森が目指した「教育現場と軍隊の融合」。その是非はさておき、どういう結果を生むかだけは明らかだ。それは、世界中の軍隊でたびたび報告される「いじめ」や「暴力」という問題が教育現場で再現をされることだ。
寄宿舎に入れられた師範たちの証言がまとめられている、唐沢富太郎の『教師の歴史』(創元社)には、この教師育成施設で、「四年生は神聖、三年生は幹部」「鉄拳の乱下」など体育会運動部のベースとなる価値観がまん延していた事実が無数に記されて、以下のような問題も指摘されている。
「師範の寄宿舎生活には極端な軍隊的な階級制が存していたのであるが、これに伴って併発した現象が上級生の下級生いじめということである」(P.60)
厳しい上下関係のもとで暴力とハラスメントを受けながら「師範」となった人々が、教育現場に出て子どもたちに、自分が受けた教育をどのように「再現」するのかというのはもはや説明の必要はないだろう。
1949年の親たちが暴力を我慢できないのは、すべてこの森の教育改革の賜物である可能性が高いのだ。
よく日本人の暴力は、軍国主義が原因だという話になることがあるが、正確には「教育現場が軍隊になった」ことが大きい。そして、教育が恐ろしいのは、中国や北朝鮮の反日教育などをみれば分かるように、パンデミックのごとく爆発的に社会に広まって、それが長く尾を引く点にある。
顔をひっぱたかれ、髪を引っ張られて18歳の少女が「暴力はなかった」と訴えた。その親も、娘が暴力を受けているのを知りながら、その指導者を「信頼している」とおっしゃっていた。その構図を見て、「宗教みたいね」と言って日本中から叩かれた人がいた。確かに、相手の気持ちに寄り添わない不適切な発言であって批判されてしかるべしだが、実は本質的なところでは、それほど間違ったことは言っていない。
暴力指導とは日本人にとって、理性や合理的思考を超越した、もはや信仰のような存在なのだ。

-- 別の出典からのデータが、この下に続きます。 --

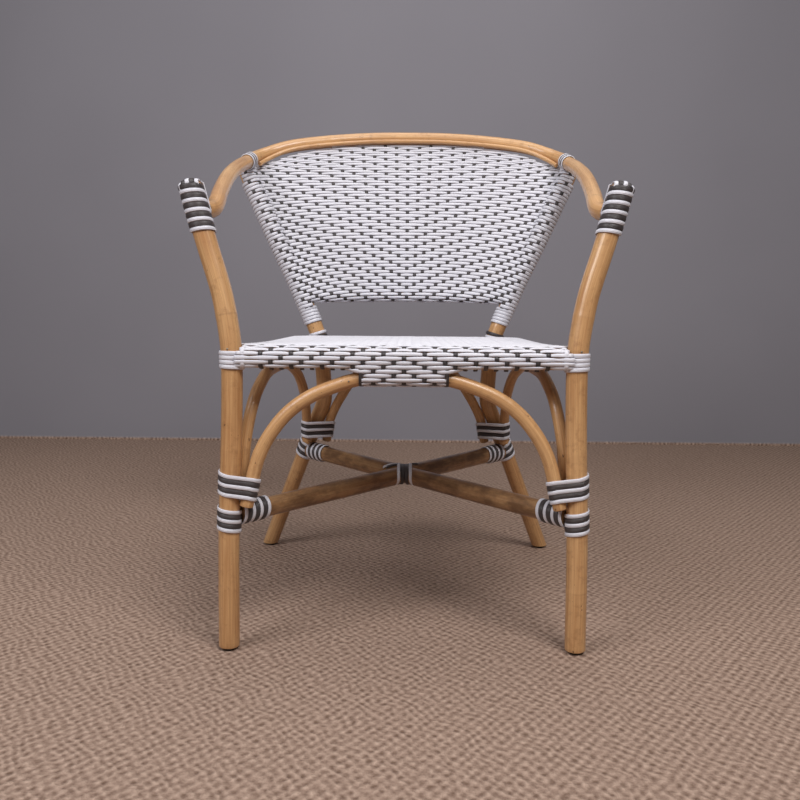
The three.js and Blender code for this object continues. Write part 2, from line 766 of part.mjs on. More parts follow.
const front_wrap_x = seat_post_x - wound_front_reach - clearance;
const front_wrap = straight(V(-front_wrap_x, 0, front_rail_height), V(front_wrap_x, 0, front_rail_height));
const seat_wraps = solid(pole(front_wrap, front_rail_radius + weave_reach, 14))
  .add(solid(pole(seat_rail, seat_rail_radius + weave_reach)));
const seat_basket = seatSheet().add(seat_wraps).add(apron());
add('seat_weave', geometryOf(cut(seat_basket, front_rail_cutter, seat_rail_cutter,
  front_cutter.left, front_cutter.right, bare_rear_cutter.left, bare_rear_cutter.right,
  seatCutter(front_arch, arch_radius + clearance, slim_sides))), white);

// Bindings
function upright(curve, height, members, first, side, axis = up) {
  const origin = atHeight(curve, height).place;
  const direction = axis.clone();
  const start = first.clone().addScaledVector(direction, -first.dot(direction)).normalize();
  return { origin, axis: direction, first: start, hand: side, members };
}

for (const [name, side] of sides) {
  const front = { curve: front_post[name], radius: front_post_radius };
  const rear = { curve: rear_post[name], radius: rear_post_radius };
  const side_brace = { curve: side_arch[name], radius: brace_radius };
  const front_brace = { curve: front_arch, radius: arch_radius };
  const rear_brace = { curve: rear_arch, radius: brace_radius };
  const back = V(-side, 1, 0);

  const arm_axis = atHeight(front_post[name], arm_joint_height).direction;
  pairBinding(`${name}_arm_tip`,
    upright(front_post[name], arm_height - bindingReach(10), [front], back, side, arm_axis), 5, 5);

  const tie = rail_tie[name];
  const rail_bundle = {
    origin: tie.place,
    axis: tie.direction.clone(),
    hand: side,
    members: [{ curve: rail, radius: rail_radius }],
  };
  rail_bundle.first = up.clone().negate().addScaledVector(tie.direction, tie.direction.z).normalize();
  pairBinding(`${name}_rail_tie`, rail_bundle, 3, 2);

  pairBinding(`${name}_front_upper`,
    upright(front_post[name], front_upper_tie_height, [front, side_brace, front_brace], back, side), 3, 2);
  pairBinding(`${name}_front_lower`,
    upright(front_post[name], front_lower_tie_height, [front], back, side), 3, 2);
  const rear_members = [rear, side_brace, rear_brace];
  pairBinding(`${name}_rear_upper`,
    upright(rear_post[name], rear_upper_tie_height, rear_members, V(side, 1, 0), side), 3, 2);
  const leg_axis = atHeight(rear_post[name], rear_lower_tie_height).direction;
  pairBinding(`${name}_rear_lower`,
    upright(rear_post[name], rear_lower_tie_height, [rear], V(side, 1, 0), side, leg_axis), 3, 2);
  plainBinding(`${name}_seat_corner`, upright(front_post[name], seat_tie_height, [front], back, side), 4);
  const post_axis = atHeight(rear_post[name], post_wrap_height).direction;
  plainBinding(`${name}_post_wrap`,
    upright(rear_post[name], post_wrap_height, [rear], V(0, 1, 0), side, post_axis), 5);

  const other = name === 'left' ? 'right' : 'left';
  const line = stretcher[name];
  const along = line.getTangentAt(0);
  const member = { curve: line, radius: stretcher_radius };
  const first_place = line.getPointAt(0);
  const last_place = line.getPointAt(1);
  const half = bindingReach(5);
  const front_bundle = {
    origin: first_place.addScaledVector(along, wound_front_reach + half),
    axis: along.clone(), hand: side, members: [member],
  };
  front_bundle.first = up.clone().negate().addScaledVector(along, along.z).normalize();
  pairBinding(`${name}_front_stretcher_front`, front_bundle, 3, 2);
  const rear_bundle = {
    origin: last_place.addScaledVector(along, -wound_rear_reach * rear_post_lean - half),
    axis: along.clone().negate(), hand: side, members: [member],
  };
  rear_bundle.first = up.clone().negate().addScaledVector(along, along.z).normalize();
  pairBinding(`${other}_rear_stretcher_end`, rear_bundle, 3, 2);
}

// The crossing's loops lie across the chair: they pass straight from the front of the lap to its rear.
function lapBundle() {
  const along = stretcher.left.getTangentAt(0);
  const reach = bindingReach(3);
  const radius = (stretcher_radius + clearance) / belt_scale - clearance;
  const spread = (stretcher_radius * (1 - along.x) + reach * along.y) / along.x
    + stretcher_radius * (belt_scale - 1);
  const members = [-1, 1].map((end) => {
    const middle = lap.clone().add(V(0, end * spread, end * spread * along.z / along.y));
    const curve = straight(middle.clone().add(V(-reach, 0, 0)), middle.clone().add(V(reach, 0, 0)));
    return { curve, radius };
  });
  return { origin: lap, axis: V(1, 0, 0), first: V(0, 0, 1), hand: 1, members };
}

pairBinding('crossing', lapBundle(), 2, 1);

console.log(`least gap of a wound strand to itself: ${least_strand_gap.toFixed(2)} mm`);

// The origin lies under the middle of the whole chair.
chair.updateMatrixWorld(true);
const extent = new THREE.Box3().setFromObject(chair);
chair.position.y = -(extent.min.y + extent.max.y) / 2;

export default chair;
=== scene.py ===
"""Rattan bistro armchair: bent poles, white and dark strand bindings, and the woven back and seat.

Lengths are in millimetres in the chair's own frame: x to the right, y back from the front legs, z up.
A piece is turned to metres in the shared frame when it is finished.
A path is a list of places and the outward direction at each; a row also has a width and a thickness at each.
"""

from bisect import bisect_right
from math import asin, ceil, copysign, cos, exp, floor, pi, radians, sin, sqrt

import bmesh
import bpy
from mathutils import Matrix, Vector, noise


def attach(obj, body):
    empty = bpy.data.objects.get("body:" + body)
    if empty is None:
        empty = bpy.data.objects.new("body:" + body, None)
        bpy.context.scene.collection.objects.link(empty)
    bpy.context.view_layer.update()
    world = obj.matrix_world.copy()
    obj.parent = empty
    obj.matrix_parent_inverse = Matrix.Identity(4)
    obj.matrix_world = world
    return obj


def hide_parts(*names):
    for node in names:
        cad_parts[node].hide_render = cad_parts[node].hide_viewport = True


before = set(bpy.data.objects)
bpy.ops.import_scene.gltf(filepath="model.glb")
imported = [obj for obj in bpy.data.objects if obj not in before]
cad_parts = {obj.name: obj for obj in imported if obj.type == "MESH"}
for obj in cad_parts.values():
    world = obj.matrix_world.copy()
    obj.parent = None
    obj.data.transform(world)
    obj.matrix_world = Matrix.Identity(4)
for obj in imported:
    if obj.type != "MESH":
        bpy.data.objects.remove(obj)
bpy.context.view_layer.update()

# ---------------- the chair's sizes
FRAME_SHIFT = Vector((0, -284.246, 0))
METRES = 0.001

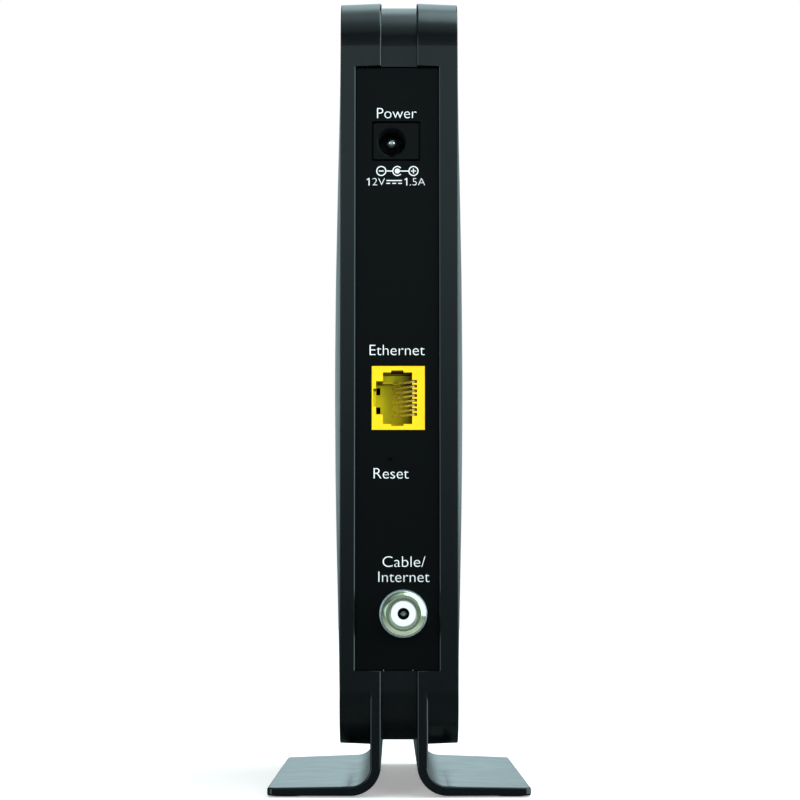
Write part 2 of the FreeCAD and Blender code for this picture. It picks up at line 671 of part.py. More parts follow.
def ethernet_contacts():
    """Each wire rises from the board, runs forward under the floor, and turns back up into the cavity."""
    wires = []
    face = ETHERNET_FACE_Y
    for contact_z, lead_y in contact_places():
        route = [
            (-1.3, face + 8.8), (2.9, face + 1.15), (3.25, face + 0.85), (3.58, face + 1.15),
            (3.58, lead_y), (LEAD_END_X, lead_y),
        ]
        wires.append(bent_strip(route, 0.3, contact_z - 0.22, contact_z + 0.22))
    return Part.makeCompound(wires)


# ---- coaxial connector --------------------------------------------------------------------------
COAX_TIP_Y = REAR_Y - CONNECTOR_REACH
COLLAR_TIP_Y = REAR_Y + 0.6
COAX_BLOCK_Y = (REAR_Y + 4.05, REAR_Y + 17.0)
COAX_BLOCK_HALF = 5.0
BARREL_BORE = 2.8
LIP_RADIUS = 3.75             # the barrel's flat front lip ends here, where the bevel starts
BEVEL_RADIUS = 4.6
THREAD_START = 1.0
INSULATOR_GAP = 0.03
CENTRE_RADIUS = 0.72
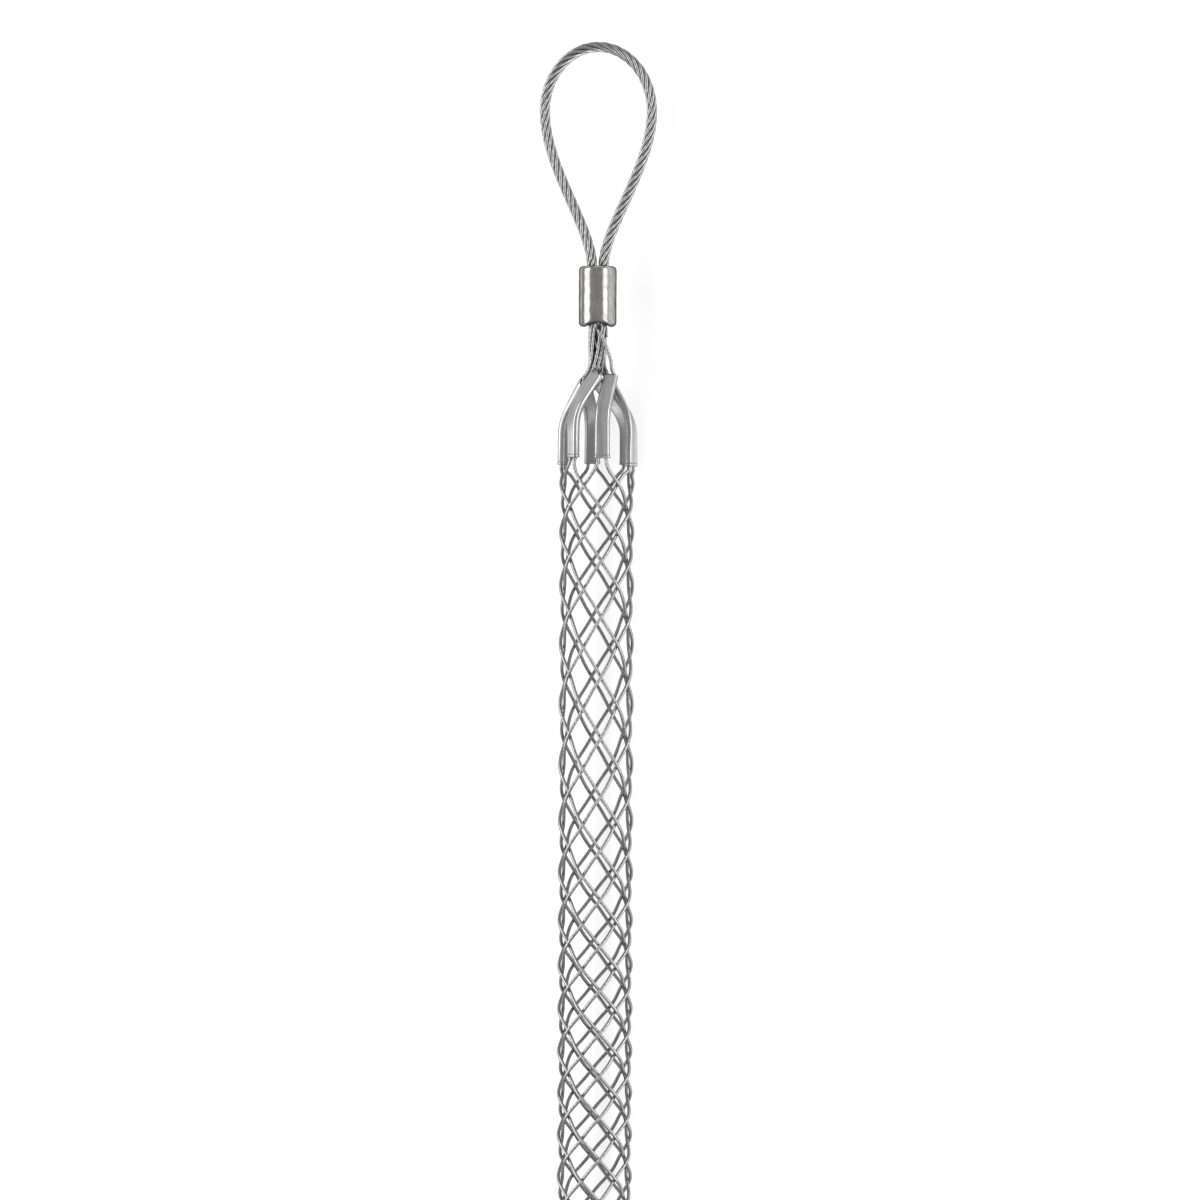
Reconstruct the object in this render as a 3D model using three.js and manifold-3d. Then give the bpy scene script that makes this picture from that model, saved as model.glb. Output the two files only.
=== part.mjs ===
// Cable pulling grip with a flexible rope eye, in millimetres, +Z up.
// A six-strand wire rope is bent into an eye and swaged in a ferrule. Below the ferrule both rope ends are
// unlaid into twelve strand ends, which pass in pairs through six flattened equalizer tubes and are woven
// into an open tubular mesh. The grip lies on a level surface, long axis along Y, eye towards +Y.
import * as THREE from 'three';
import * as BufferGeometryUtils from 'three/addons/utils/BufferGeometryUtils.js';
import Module from 'manifold-3d';

const wasm = await Module();
wasm.setup();

// Wire strands
const STRANDS = 6; // in the rope, each with two ends in the mesh
const STRAND_D = 1.27; // one strand, in the rope and in the mesh
const STRAND_SIDES = 5; // sides of a strand's section
const LAY_PLAY = 0.07; // room between strands laid side by side
const WEAVE_PLAY = 0.17; // room between strands where they cross

// Rope of the eye
const CORE_D = 1.0; // straight core strand
const CORE_SIDES = 4;
const CORE_LEAD = 2.5; // from the ferrule's lower end up to where the core leaves the middle of the rope
const CORE_STUB = 3.4; // cut end of the core below the ferrule
const ROPE_SPREAD = 1.1; // pitch circle over strand spacing, for strands that run at the lay angle
const LAY_TURNS = 8; // turns of lay round the eye
const STEPS_PER_TURN = 6; // facets along one turn of lay
const EYE_HALF_WIDTH = 20; // to the rope's centre line
const EYE_CROWN = 24.3; // crown above the widest place
const EYE_LEG = 57.7; // widest place above the ferrule
const EYE_WAIST_PULL = 20.5; // how far the legs hold their direction below the widest place
const EYE_LEG_PULL = 14.4; // and above the ferrule
const EYE_TILT = 22.3; // turn of the eye's plane from level, degrees

// Swaged ferrule
const FERRULE_D = 14.1;
const FERRULE_L = 22.6;
const FERRULE_EDGE_R = 1.6;
const EDGE_STEPS = 3; // facets of its rounded ends
const FERRULE_SIDES = 28;
const FERRULE_PLAY = 0.3; // room round the strands
const SLOT_DEPTH = 8; // two-leg slot, from the upper end down to the round bore
const SLOT_STEPS = 8; // facets of the slot's half-round ends
const BORE_SIDES = 24;
const ARCH_SPAN = 9.4; // scooped lower end, across the two legs
const ARCH_RISE = 1.3;
const ARCH_SIDES = 60;

// Neck between the ferrule and the tubes
const NECK_L = 19.5; // ferrule to tube tops
const NECK_GATHER = 14.5; // length of the closed bundle
const NECK_EASE = 0.1; // how far the bundle has opened where it starts to flare
const LOOSE_TUBE = 2; // the tube whose one strand end stands off from the bundle
const RING_SQUEEZE = 0.915; // the ring of strands closes up by this to leave the core's gap
const FAN_BULGE = 0.07; // outward bulge of the strands on their way from the legs into the ring

// Equalizer tubes, flattened on a pair of strands
const TUBES = 6;
const TUBE_W = 5.9; // width at the lower mouth
const TUBE_SIDE = 1.15; // depth of a tube's rounded side, from its flat faces out to its edge
const TUBE_TAPER = 0.92; // width at the top over width at the mouth
const TUBE_WALL = 0.75;
const TUBE_PLAY = 0.16; // room round the strands
const TUBE_KNEE = 16.5; // height of the bend above the mouth
const TUBE_KNEE_R = 4; // length of the bend on each side of the knee
const TUBE_RISE = 31; // height of the tops above the mouths
const TUBE_STANDOFF = 1.0; // tube centres outside the middle of the mesh
const TUBE_TOP_R = 6.1; // tube tops from the grip's axis
const TUBE_TWIST = 50; // how far a top is turned round the axis from its mouth, degrees
const TUBE_FACE_TURN = 0.35; // share of that turn that the flat face follows
const TUBE_SLIP = 1.8; // how much lower the lowest tube hangs
const TUBE_SLIPS = [0.61, -0.78, -0.61, 1, 0.5, 0.28]; // each tube's share of that
const STRAY_TUBE = 1; // the tube that hangs closer to its neighbour
const TUBE_STRAY = 12; // by how much, degrees
const LIP_L = 1.1; // rolled lip at the mouth
const LIP_GIRTH = 1.07;
const LIP_ROLL = 0.25; // height over which the lip draws in to the tube
const BEND_STEPS = 3; // facets along a tube's bend
const OBLONG_STEPS = 3; // facets of a tube's rounded side

// Mesh
const MESH_R = 12.8; // axis to the middle of the weave
const ROWS = 32; // crossings along the mesh, first and last inside tube and sleeve mouths
const ROW_PITCH = 7.77; // between rows, where the mesh is closed up
const ROW_STRETCH = 3.62; // added where it is drawn out
const STRETCH_AT = 85.2; // below the tube mouths
const STRETCH_SPAN = 71;
const FIRST_COLUMN = -90; // first tube's place round the axis, degrees

// Tail sleeves, each closed on the last two strand ends of one column
const SLEEVE_L = 12;
const TAIL_END = 1.5; // strand ends past the sleeve
const LEAD = 0.8; // straight run of a strand out of a tube or a sleeve

// Sizes that follow
const FULL_TURN = 360;
const HALF_TURN = FULL_TURN / 2;
const QUARTER_TURN = FULL_TURN / 4;
const ROPE_R = (STRAND_D + LAY_PLAY) * ROPE_SPREAD; // rope axis to strand centres
const LEG_X = ROPE_R + STRAND_D / 2 + LAY_PLAY; // grip axis to each leg of the rope in the ferrule
const SEATS = 2 * STRANDS; // strand ends round the neck
const RING_STEP = FULL_TURN / SEATS;
const RING_R = (STRAND_D + LAY_PLAY) / (2 * Math.sin(THREE.MathUtils.degToRad(RING_STEP * RING_SQUEEZE) / 2));
const TUBE_T = STRAND_D + 2 * (TUBE_PLAY + TUBE_WALL);
const TUBE_R = MESH_R + TUBE_STANDOFF;
const COLUMN_STEP = FULL_TURN / TUBES;
const WEAVE_DEPTH = (STRAND_D + WEAVE_PLAY) / 2; // strand centres in and out of the middle of the weave
const FERRULE_BASE = TUBE_RISE + NECK_L;
const FERRULE_TOP = FERRULE_BASE + FERRULE_L;
const EYE_WAIST = FERRULE_TOP + EYE_LEG;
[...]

神を信じる人に対して、神を否定しても聞く耳を持つわけがない。「何も知らないお前に何が分かる」「あの素晴らしい体験があったから今の自分がいるのだ」――。そんなややこしい反論がきて、平行線だろう。「愛のムチ」に対する信仰も、これと全く同じだ。
どんなに「暴力はダメよ」という社会になっても、ひっそりと一部の熱心の「信者」が隠れキリシタンのように守られていく。それが日本人にとっての「体罰」なのかもしれない。
これからも日本ではこっそりと暴力指導が続いていくのだろう。